Audience: And misinterpret!
Laurie: But if you live with someone who thinks you’re beautiful and loves you and hugs you, it’s a message kids are going to get. If you really feel positive about their kids, they do know. I raised a woman who now talks back to the television for her whole life, because I did that. The reiteration works.
Mallory, Mocha Momma’s daughter. As someone who just came out of my graduation from college, and the end of my parenting: at the end of the day, no matter what they said to me, it was my choice. I was one of those A&F kids. I was multiracial and I could pass. But I appreciate that Mom never bought me those clothes; if I wanted them, I had to buy them myself. I remember thinking “I’m really uncomfortable in these size zero pants.” As much parenting as she did, there was some blockage that I put up. It really does start at good parenting, but when it was my choice, and I could make those decisions about the clothes, that’s when it really turned me on. So keep going; it helps.

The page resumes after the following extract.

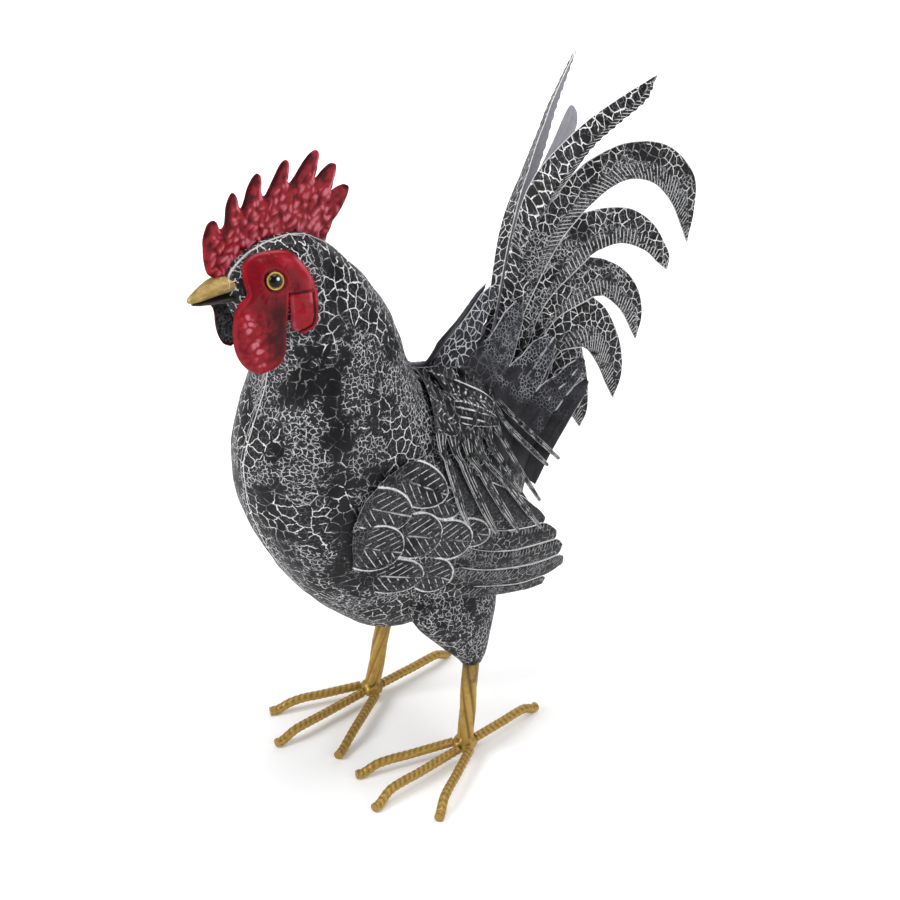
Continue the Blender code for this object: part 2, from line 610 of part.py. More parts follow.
def make_leg(finish, side, word, hub, top):
    """Leg: a bundle of strands twisted round each other, with the weld blob at its foot."""
    rows = 8
    path = np.linspace(hub, top, rows)
    angle = np.linspace(0, 2 * np.pi, LEG_STRANDS * 2, endpoint=False)
    radius = LEG_DIAMETER / 2 * (0.93 + 0.07 * np.cos(LEG_STRANDS * angle))
    turn = side * np.linspace(0, LEG_TWIST, rows)
    rings = rod_rings(path, radius, turn)
    rings[-1][:, 2] = top[2]
    leg = add_object(f"leg_{word}", loft(rings), finish)
    blob = bmesh.new()
    bmesh.ops.create_icosphere(blob, subdivisions=1, radius=WELD_RADIUS)
    squash = Matrix.Diagonal((1.0, 1.0, 0.8, 1.0))
    bmesh.ops.transform(blob, matrix=Matrix.Translation(Vector(hub)) @ squash, verts=blob.verts)
    weld = add_object(f"weld_{word}", blob, finish)
    boolean(leg, weld, "UNION")
    return leg


def make_toe(finish, name, side, points):
    """Toe: a rod that springs from the weld, bends and comes down on the flat of its tip."""
    root, bend, tip = [to_metres([side * x, y, 0.0]) for x, y in points]
    root[2], bend[2], tip[2] = TOE_HEIGHTS[0], TOE_HEIGHTS[1], TOE_ROD / 2
    landing = bend + 0.74 * (tip - bend)
    landing[2] = TOE_ROD / 2
    path = np.vstack([smooth_curve([root, root + 0.6 * (bend - root), bend, landing], 7), tip])
    sides = 8
    radius = np.full(sides, TOE_ROD / 2 / math.cos(math.pi / sides))
    rings = rod_rings(path, radius, np.full(len(path), math.pi / sides))
    rings[0] = path[0] + (rings[0] - path[0]) * 0.8
    for ring in rings[-2:]:
        ring[:, 2] = np.where(ring[:, 2] < TOE_ROD * 0.12, 0.0, ring[:, 2])
    for ring in rings:
        ring[:, 2] = np.maximum(ring[:, 2], 0.0)
    return add_object(name, loft(rings), finish)


def make_foot(finish, side, word):
    """One leg with its four toes: three forward and one behind."""
    across, along = FEET[word]
    hub = to_metres([side * across, along, 0.0])
    hub[2] = TOE_ROD / 2 + 0.0055
    top = to_metres([side * LEG_TOP[0], LEG_TOP[1], LEG_TOP[2]])
    top[2] -= GAP
    make_leg(finish, side, word, hub, top)
    for toe, points in TOES[word].items():
        make_toe(finish, f"toe_{toe}_{word}", side, points)


def main():
    for old in list(bpy.data.objects):
        bpy.data.objects.remove(old, do_unlink=True)
    charcoal = material("charcoal_crackle", (0.045, 0.045, 0.05), 0.45, 0.3)
    dark = material("dark_sheet", (0.03, 0.03, 0.035), 0.4, 0.3)
    red = material("comb_red", (0.36, 0.012, 0.03), 0.3, 0.2)
    gold = material("gold_rod", (0.45, 0.28, 0.07), 0.4, 0.6)
    horn = material("gold_beak", (0.5, 0.33, 0.1), 0.4, 0.4)
    eye = material("eye_gloss", (0.02, 0.02, 0.02), 0.1, 0.0)
    make_body(charcoal)
    skin = add_object("body_skin", loft(body_rings(BODY_RINGS, BODY_SIDES, GAP)), charcoal)
    make_comb(red)
    make_beak(horn, skin)
    for side, word in ((1, "left"), (-1, "right")):
        make_face(red, side, word)
        make_eye(eye, side, word)
        make_wing(charcoal, side, word)
        make_saddle(charcoal, side, word)
        make_covert(dark, side, word)
        make_tail(charcoal, side, word)
        make_thigh(charcoal, side, word, skin)
        make_foot(gold, side, word)
    skin.hide_render = True
    skin.display_type = "WIRE"
    toes = [item for item in bpy.data.objects if item.name.startswith("toe_")]
    reach = [vertex.co.x for item in toes for vertex in item.data.vertices]
    for item in bpy.data.objects:
        item.data.transform(Matrix.Translation((-(min(reach) + max(reach)) / 2, 0, 0)))


main()
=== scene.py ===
"""Painted metal rooster: crackled charcoal paint, red comb and face, gold beak, legs and toes.

Free forms are drawn on a pattern grid of 370 units of height, 304 of length and 120 of width, with
the mirror plane of the bird at x = 0. Every piece is a grid of points worked out as whole arrays.
"""

import math

import bpy
import numpy as np
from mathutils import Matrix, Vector


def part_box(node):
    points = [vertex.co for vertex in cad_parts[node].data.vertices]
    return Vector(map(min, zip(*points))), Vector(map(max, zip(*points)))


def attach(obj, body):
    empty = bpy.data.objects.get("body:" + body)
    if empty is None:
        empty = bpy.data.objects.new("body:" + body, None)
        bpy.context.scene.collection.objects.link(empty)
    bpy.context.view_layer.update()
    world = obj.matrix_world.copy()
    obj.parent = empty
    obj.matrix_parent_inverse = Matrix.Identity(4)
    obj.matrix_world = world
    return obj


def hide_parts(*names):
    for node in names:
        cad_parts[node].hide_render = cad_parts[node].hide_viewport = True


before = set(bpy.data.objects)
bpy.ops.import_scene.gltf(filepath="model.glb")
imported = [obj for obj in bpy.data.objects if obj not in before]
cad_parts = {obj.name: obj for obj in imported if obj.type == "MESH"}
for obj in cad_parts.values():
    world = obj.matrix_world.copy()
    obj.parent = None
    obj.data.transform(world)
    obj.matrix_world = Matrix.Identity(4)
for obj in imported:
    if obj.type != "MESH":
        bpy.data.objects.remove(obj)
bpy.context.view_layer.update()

GRID = np.array([0.001, 0.303 / 304.0, 0.001])       # pattern units to metres
LOW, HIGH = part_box("comb")
MIRROR_X = (LOW[0] + HIGH[0]) / 2
SHEET = 0.9               # pressed steel, in pattern units
PROUD = 0.85              # middle of a sheet above the surface it is drawn on
LEG_DIAMETER = 8.8
TOE_ROD = 5.1
WELD_RADIUS = 6.6
EYE_RADIUS = 4.7
COMB_HALF = 1.7
TOE_RIB_PITCH = 3.6
LEG_STRANDS = 5
LEG_TWIST = math.radians(150)
TAIL_BARB_PITCH = 2.6
FAR = 9.0                 # in a field of distances: too far from any line for it to be painted
BODY_CELL, FEATHER_CELL, FINE_CELL = 6.2, 4.7, 2.5       # sizes of the cells between cracks, in mm

# Camera: what it looks at, from how far, and its two angles in degrees
CAMERA_AIM = (0.015 + MIRROR_X, -0.004, 0.182)
CAMERA_DISTANCE = 1.0
CAMERA_AZIMUTH, CAMERA_ELEVATION = 50, 26.3
CAMERA_LENS = 74.0
WORLD_LIGHT = 0.36
FLOOR_HALF = 6

# Area lamps: name, place, size and power
LAMPS = [("key", (-0.35, -1.35, 1.15), 0.8, 18.0), ("fill", (1.5, 0.35, 0.75), 1.1, 7.0),
         ("top", (0.1, 0.2, 1.7), 1.0, 17.0), ("rear", (-0.9, 1.2, 0.9), 0.9, 6.0)]

FEET = {"left": (38.6, -12.5), "right": (39.9, -18.8)}
LEG_TOP = (38.0, -8.0, 61.0)
TOES = {"left": {"inner": [(33.4, -17.6), (21.8, -61.5), (17.9, -75.0)],
                 "middle": [(41.0, -20.4), (45.1, -71.8), (48.3, -86.0)],
                 "outer": [(45.5, -15.0), (69.3, -53.6), (77.6, -64.6)],
                 "hind": [(38.4, -5.2), (34.0, 36.2), (32.2, 48.0)]},
        "right": {"inner": [(32.6, -21.8), (11.8, -54.8), (3.3, -72.0)],
                  "middle": [(39.6, -26.8), (34.8, -80.0), (35.8, -92.0)],
                  "outer": [(46.6, -22.6), (59.4, -61.0), (64.6, -76.0)],
                  "hind": [(40.0, -11.2), (44.0, 34.9), (46.3, 46.2)]}}
TOE_HEIGHTS = (7.2, 6.6, 2.6)

# The body from the face to the rump: chest rail (y, z), back rail (y, z) and half width
BODY_STATIONS = [
    (-133, 299, -136, 304, 1), (-127, 287, -130, 315, 10), (-119, 273, -110, 324, 16),
    (-111, 258, -84, 321, 22), (-114, 242, -59, 301, 29), (-123, 224, -39, 273, 36),
    (-128, 204, -29, 245, 42), (-124, 175, -18, 227, 45), (-107, 140, -4, 223, 48),
    (-80, 106, 16, 217, 49), (-45, 82, 37, 201, 43), (-2, 84, 51, 186, 33),
    (31, 112, 58, 170, 20), (54, 148, 58, 157, 1)]

# Where the body's cracks change: centre (y, z), reach in y and z, and how much of the field
BODY_PATCHES = {
    "bias": [(-78, 294, 20, 27, -0.30), (-52, 205, 14, 18, -0.20), (-118, 185, 14, 30, -0.10),
             (-84, 262, 11, 30, 0.16), (-76, 225, 10, 22, 0.10)],
    "bare": [(-101, 268, 7, 11, 0.35), (-96, 245, 5, 16, 0.35), (-96, 215, 6, 22, 0.35),
             (-84, 160, 9, 14, 0.35)]}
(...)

Melanie at Left Coast Mom. When I was in high school, I had the same kind of thing. My parents didn’t have any money so I never had the right kind of clothes. So I developed this distaste on clothes. I heard my five-year-old say “Mommy doesn’t like [???]] and neither do I, because they’re tacky.”
Glennia: As parents, we always want our kids to have it easier than we did, but I don’t think those things are avoidable. As parents, we can tell our kids the right things, and then when there are these bumps in the road, you have to be there to catch him. For him to grow as a person, he has to go through those things.